## [DIRECTIONS]
Which lines contain the string "parts"? Please list every one of them.

## [SOURCE MATERIAL]
·····

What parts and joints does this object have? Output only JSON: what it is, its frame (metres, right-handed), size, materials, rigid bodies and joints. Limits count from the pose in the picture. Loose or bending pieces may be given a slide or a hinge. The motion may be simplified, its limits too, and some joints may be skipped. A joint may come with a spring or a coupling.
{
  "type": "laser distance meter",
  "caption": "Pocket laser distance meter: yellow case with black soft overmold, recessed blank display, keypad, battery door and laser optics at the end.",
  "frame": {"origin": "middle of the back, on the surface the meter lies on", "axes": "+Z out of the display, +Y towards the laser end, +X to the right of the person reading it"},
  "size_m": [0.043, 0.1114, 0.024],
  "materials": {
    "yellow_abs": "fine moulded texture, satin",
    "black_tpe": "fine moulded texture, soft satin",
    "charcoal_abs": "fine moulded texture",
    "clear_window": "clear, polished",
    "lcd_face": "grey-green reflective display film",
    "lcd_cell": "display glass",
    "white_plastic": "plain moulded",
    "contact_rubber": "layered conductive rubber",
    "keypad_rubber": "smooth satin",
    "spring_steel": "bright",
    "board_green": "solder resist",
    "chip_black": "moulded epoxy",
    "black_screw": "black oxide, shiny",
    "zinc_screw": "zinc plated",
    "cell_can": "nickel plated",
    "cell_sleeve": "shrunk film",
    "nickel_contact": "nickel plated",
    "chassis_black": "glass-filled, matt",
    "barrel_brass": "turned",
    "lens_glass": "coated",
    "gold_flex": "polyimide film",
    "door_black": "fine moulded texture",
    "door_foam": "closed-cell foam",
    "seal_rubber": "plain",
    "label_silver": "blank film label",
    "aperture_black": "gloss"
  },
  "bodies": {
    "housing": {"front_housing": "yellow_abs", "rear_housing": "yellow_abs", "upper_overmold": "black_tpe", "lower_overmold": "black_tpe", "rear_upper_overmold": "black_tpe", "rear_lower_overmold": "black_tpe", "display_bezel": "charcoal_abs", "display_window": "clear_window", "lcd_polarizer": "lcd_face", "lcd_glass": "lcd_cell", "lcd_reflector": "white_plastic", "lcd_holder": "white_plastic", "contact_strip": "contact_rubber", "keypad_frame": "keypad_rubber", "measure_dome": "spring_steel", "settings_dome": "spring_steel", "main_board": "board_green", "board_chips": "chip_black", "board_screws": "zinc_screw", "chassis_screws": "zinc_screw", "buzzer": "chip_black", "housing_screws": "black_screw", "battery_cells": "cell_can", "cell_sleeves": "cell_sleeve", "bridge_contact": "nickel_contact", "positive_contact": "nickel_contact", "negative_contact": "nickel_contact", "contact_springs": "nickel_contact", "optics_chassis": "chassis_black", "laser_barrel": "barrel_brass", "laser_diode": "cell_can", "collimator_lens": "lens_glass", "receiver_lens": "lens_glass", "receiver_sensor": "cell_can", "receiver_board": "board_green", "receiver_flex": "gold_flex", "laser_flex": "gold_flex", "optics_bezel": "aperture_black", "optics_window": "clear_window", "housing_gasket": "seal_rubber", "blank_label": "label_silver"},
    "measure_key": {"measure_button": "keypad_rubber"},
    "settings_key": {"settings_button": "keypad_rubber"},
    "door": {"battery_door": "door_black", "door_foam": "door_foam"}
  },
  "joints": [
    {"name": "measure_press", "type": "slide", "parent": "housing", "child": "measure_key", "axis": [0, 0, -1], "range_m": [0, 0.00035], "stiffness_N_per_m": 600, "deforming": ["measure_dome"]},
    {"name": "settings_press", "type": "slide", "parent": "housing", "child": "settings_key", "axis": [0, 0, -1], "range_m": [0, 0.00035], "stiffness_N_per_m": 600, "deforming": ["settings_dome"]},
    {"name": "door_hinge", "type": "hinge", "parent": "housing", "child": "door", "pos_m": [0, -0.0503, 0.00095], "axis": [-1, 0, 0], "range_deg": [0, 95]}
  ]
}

·····

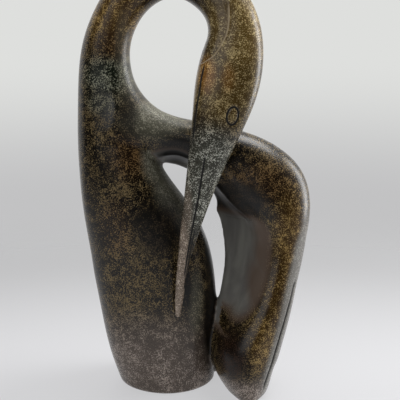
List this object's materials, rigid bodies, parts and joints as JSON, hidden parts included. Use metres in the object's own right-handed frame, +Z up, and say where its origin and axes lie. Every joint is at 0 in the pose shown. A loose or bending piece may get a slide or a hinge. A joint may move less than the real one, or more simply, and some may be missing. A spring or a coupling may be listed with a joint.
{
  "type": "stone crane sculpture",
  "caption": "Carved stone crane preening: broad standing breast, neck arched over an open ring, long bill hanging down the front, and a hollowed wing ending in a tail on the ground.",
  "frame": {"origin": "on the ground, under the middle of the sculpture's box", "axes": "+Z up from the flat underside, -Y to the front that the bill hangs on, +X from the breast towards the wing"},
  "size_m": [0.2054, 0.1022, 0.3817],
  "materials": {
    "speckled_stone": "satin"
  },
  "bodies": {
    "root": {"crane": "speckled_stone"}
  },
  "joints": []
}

·····

## [RESPONSE FOR THIS EXERCISE]
What parts and joints does this object have? Output only JSON: what it is, its frame (metres, right-handed), size, materials, rigid bodies and joints. Limits count from the pose in the picture. Loose or bending pieces may be given a slide or a hinge. The motion may be simplified, its limits too, and some joints may be skipped. A joint may come with a spring or a coupling.
List this object's materials, rigid bodies, parts and joints as JSON, hidden parts included. Use metres in the object's own right-handed frame, +Z up, and say where its origin and axes lie. Every joint is at 0 in the pose shown. A loose or bending piece may get a slide or a hinge. A joint may move less than the real one, or more simply, and some may be missing. A spring or a coupling may be listed with a joint.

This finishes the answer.